Jeevika CEO Balamurugan D. said jeevika didis have successfully assembled and distributed thousands of solar study lamps. “SoUL is an off-grid initiative for rural areas where less than 50% households are electrified and a majority of families depend on kerosene as their main source of lighting,” he told indiaclimatedialogue.net. “We have ensured access to high quality, affordable and environmentally sustainable lighting in the form of solar study lamps.”
According to MNRE, 221 million people are without any electricity in India and 81.2 million students use kerosene for lightning to study. As many as 43% of rural households in India are dependent on kerosene and 189 million students reside in rural areas. Kerosene lamps emit carbon dioxide fumes, resulting in indoor air pollution that affects the health of children and women the most.

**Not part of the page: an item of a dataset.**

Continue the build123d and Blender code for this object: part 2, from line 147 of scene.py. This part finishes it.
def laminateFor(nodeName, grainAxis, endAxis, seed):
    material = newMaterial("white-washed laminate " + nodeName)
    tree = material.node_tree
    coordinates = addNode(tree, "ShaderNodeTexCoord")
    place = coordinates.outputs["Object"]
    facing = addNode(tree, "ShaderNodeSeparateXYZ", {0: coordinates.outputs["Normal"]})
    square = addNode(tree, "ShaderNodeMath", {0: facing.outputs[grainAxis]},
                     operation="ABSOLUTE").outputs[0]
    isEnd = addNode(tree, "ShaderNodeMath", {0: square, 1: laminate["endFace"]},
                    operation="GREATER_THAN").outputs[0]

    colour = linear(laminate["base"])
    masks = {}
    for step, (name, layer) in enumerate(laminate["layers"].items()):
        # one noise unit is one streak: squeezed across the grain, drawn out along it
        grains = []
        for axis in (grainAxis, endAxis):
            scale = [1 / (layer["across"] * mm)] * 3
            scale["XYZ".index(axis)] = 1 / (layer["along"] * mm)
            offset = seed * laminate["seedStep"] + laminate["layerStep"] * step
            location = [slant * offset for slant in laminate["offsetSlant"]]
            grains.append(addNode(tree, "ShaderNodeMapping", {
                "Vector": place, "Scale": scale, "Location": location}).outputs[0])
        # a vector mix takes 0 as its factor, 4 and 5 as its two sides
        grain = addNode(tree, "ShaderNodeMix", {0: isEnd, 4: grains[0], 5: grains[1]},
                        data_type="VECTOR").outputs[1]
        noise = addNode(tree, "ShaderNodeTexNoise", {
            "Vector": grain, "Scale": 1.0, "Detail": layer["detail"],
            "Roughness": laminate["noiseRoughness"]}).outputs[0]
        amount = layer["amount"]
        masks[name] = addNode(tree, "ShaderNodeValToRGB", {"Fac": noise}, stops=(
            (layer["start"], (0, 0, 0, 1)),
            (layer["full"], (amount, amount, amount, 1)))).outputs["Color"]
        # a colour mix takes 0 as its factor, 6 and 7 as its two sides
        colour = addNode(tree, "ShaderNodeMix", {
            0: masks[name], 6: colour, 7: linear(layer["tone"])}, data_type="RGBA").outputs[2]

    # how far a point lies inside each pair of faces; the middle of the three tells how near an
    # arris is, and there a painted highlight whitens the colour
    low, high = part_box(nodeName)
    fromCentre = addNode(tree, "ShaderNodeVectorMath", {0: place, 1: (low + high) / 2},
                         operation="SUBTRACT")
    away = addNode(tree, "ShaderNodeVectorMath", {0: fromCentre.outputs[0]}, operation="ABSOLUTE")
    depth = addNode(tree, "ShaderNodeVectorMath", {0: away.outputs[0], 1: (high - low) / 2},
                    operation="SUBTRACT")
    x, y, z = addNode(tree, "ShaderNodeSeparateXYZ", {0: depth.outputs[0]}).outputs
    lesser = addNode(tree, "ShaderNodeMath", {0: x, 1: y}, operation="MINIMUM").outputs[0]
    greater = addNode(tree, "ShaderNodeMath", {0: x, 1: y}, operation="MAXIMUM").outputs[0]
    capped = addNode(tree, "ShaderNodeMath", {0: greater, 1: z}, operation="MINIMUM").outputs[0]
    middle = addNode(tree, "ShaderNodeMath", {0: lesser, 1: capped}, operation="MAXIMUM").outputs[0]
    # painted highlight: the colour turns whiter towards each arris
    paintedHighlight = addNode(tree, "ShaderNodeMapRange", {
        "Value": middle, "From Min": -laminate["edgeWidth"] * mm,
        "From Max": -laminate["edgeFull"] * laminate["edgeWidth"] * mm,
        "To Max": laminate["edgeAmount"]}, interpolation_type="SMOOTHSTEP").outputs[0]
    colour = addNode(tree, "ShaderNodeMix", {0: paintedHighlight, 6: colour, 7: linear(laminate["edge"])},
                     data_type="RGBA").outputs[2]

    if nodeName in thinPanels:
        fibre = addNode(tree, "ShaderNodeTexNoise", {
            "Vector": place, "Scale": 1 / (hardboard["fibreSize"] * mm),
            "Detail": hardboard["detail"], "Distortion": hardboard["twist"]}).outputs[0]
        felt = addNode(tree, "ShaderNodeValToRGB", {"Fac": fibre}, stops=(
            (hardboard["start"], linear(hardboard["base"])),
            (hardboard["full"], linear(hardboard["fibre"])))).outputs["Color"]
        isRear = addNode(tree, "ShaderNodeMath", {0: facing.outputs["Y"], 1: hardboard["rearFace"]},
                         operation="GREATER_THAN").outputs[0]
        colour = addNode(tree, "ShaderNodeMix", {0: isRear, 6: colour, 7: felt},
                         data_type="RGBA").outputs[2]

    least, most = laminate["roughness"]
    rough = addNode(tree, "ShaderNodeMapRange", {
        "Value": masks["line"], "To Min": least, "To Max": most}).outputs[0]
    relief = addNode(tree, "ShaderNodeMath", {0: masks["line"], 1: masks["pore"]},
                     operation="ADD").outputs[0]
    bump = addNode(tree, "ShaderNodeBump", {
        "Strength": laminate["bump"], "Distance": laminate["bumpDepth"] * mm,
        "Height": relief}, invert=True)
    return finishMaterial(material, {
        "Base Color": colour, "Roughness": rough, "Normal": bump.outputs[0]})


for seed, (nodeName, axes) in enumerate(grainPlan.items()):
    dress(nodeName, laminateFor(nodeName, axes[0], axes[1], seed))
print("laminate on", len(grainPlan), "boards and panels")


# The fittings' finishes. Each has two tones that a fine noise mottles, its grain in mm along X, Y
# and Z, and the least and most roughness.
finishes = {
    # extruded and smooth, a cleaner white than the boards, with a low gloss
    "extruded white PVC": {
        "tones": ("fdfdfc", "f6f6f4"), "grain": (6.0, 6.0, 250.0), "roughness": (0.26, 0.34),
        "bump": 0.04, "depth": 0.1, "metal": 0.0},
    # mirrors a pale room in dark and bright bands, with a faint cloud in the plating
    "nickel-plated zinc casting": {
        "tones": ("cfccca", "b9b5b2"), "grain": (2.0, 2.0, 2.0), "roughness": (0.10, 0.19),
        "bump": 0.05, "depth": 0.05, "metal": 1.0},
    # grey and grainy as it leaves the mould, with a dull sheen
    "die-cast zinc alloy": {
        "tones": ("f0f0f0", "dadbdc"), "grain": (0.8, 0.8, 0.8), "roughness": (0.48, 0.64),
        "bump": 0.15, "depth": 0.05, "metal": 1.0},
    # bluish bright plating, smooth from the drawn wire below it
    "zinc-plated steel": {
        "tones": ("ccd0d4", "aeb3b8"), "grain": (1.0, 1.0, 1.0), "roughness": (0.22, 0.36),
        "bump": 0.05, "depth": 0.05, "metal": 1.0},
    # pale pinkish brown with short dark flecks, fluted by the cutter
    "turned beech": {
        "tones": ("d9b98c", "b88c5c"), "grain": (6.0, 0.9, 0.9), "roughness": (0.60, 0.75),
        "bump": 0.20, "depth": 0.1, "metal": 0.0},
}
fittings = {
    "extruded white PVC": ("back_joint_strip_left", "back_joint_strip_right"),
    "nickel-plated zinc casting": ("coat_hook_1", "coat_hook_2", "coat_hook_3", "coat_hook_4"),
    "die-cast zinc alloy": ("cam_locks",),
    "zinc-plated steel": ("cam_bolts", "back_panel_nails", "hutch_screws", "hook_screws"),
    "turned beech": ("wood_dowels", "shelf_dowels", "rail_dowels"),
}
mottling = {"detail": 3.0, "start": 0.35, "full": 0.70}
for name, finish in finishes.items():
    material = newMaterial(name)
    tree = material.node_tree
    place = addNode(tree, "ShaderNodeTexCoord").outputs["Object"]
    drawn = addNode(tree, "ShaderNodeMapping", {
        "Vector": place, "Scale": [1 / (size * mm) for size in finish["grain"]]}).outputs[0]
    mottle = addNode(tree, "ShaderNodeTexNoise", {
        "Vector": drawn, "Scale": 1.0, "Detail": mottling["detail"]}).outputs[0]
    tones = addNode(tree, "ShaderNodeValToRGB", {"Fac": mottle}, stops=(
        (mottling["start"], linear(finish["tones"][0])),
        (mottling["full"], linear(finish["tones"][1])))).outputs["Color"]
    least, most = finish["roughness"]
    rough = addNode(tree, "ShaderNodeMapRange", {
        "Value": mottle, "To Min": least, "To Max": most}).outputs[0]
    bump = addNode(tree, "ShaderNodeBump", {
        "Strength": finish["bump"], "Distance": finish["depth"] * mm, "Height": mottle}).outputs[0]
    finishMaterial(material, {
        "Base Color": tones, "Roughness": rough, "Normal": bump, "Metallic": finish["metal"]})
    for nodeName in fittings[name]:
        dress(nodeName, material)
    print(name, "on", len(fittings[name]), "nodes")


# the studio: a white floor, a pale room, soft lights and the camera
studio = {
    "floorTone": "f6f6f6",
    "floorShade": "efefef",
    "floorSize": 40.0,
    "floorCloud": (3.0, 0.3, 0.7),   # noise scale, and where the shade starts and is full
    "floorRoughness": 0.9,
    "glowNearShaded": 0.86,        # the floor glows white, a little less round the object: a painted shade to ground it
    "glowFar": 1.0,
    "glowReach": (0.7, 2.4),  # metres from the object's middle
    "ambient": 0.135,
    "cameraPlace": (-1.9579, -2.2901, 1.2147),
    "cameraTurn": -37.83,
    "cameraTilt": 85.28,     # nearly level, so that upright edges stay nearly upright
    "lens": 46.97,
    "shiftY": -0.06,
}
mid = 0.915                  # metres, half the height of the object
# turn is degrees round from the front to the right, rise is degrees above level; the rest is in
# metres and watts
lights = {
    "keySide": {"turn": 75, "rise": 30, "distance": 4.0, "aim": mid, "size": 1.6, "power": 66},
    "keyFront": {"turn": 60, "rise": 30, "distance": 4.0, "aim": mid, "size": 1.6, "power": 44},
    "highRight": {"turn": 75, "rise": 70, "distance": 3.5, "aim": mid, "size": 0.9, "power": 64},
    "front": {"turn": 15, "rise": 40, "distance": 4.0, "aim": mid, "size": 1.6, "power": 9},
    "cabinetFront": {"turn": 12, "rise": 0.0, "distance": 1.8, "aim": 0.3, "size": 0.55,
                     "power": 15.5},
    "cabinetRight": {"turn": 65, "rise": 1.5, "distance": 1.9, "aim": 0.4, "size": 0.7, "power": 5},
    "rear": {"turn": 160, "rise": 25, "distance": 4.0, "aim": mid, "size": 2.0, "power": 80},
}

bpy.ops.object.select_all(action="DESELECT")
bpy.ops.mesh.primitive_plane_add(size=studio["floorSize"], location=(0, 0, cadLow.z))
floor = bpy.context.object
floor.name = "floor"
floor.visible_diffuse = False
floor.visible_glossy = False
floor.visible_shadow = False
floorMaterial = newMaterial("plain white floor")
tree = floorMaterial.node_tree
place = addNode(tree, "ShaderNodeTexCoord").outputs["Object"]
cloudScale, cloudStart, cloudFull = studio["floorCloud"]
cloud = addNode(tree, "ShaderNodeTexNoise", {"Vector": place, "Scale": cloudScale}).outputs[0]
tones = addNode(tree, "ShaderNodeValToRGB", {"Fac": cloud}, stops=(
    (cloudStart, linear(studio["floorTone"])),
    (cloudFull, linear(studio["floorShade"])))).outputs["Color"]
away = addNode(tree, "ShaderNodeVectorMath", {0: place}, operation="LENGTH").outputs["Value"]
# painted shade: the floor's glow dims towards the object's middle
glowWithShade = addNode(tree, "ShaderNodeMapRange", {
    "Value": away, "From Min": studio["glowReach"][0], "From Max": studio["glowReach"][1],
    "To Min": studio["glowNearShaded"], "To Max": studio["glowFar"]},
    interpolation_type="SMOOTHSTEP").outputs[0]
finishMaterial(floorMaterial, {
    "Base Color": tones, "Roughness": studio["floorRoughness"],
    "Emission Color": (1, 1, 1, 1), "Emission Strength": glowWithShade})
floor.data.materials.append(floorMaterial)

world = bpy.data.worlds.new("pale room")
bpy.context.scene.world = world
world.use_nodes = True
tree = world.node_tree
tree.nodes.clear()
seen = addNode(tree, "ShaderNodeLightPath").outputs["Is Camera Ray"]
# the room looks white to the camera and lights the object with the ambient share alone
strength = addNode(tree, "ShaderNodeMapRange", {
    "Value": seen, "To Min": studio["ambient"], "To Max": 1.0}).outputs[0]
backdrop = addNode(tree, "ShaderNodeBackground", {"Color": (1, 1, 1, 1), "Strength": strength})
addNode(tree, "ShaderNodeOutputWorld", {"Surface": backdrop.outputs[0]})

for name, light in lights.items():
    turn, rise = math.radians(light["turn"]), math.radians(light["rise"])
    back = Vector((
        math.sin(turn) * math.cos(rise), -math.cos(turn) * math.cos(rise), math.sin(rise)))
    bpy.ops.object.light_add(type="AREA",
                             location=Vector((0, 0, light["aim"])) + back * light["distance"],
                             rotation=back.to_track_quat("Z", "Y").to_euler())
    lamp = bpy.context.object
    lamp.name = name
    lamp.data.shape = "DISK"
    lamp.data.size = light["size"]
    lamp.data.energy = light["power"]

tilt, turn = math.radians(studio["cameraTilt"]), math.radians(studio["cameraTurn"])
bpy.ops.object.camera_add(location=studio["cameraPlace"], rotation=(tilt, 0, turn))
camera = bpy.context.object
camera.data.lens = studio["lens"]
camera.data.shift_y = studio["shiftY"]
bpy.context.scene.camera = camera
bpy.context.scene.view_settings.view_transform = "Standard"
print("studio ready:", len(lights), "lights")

Daropti Devi, secretary of the cluster-level federation of Jeevika in Paraiya, pointed out that solar study lamps have become useful for multipurpose work in rural households. Women are cooking food in its light, and some people are using it as a torch inside and outside the house. These lamps have replaced kerosene lanterns and the traditional dhibri lamps. “Some villagers are using the portable solar study lamps for outdoor activities like light to irrigate their farmland during dusk and dawn. It was difficult to do with kerosene lamps,” she said.
The lamps have boosted interest in solar energy in rural India. Demand for solar lights is high in villages where power supply is poor and intermittent. Many rural people are also fed up with high power bills and are showing interest to shift to solar energy, a positive sign for renewable energy in the near future.
Daropti, in her early 50s, is aware that solar energy reduces climate changing carbon emissions as use of kerosene has reduced to a large extent. “There are women who want to cook food on solar energy. Dependency on solar energy is bound to increase in the rural belt. Solar pumping sets are another item in high demand after solar fans,” she told indiaclimatedialogue.net.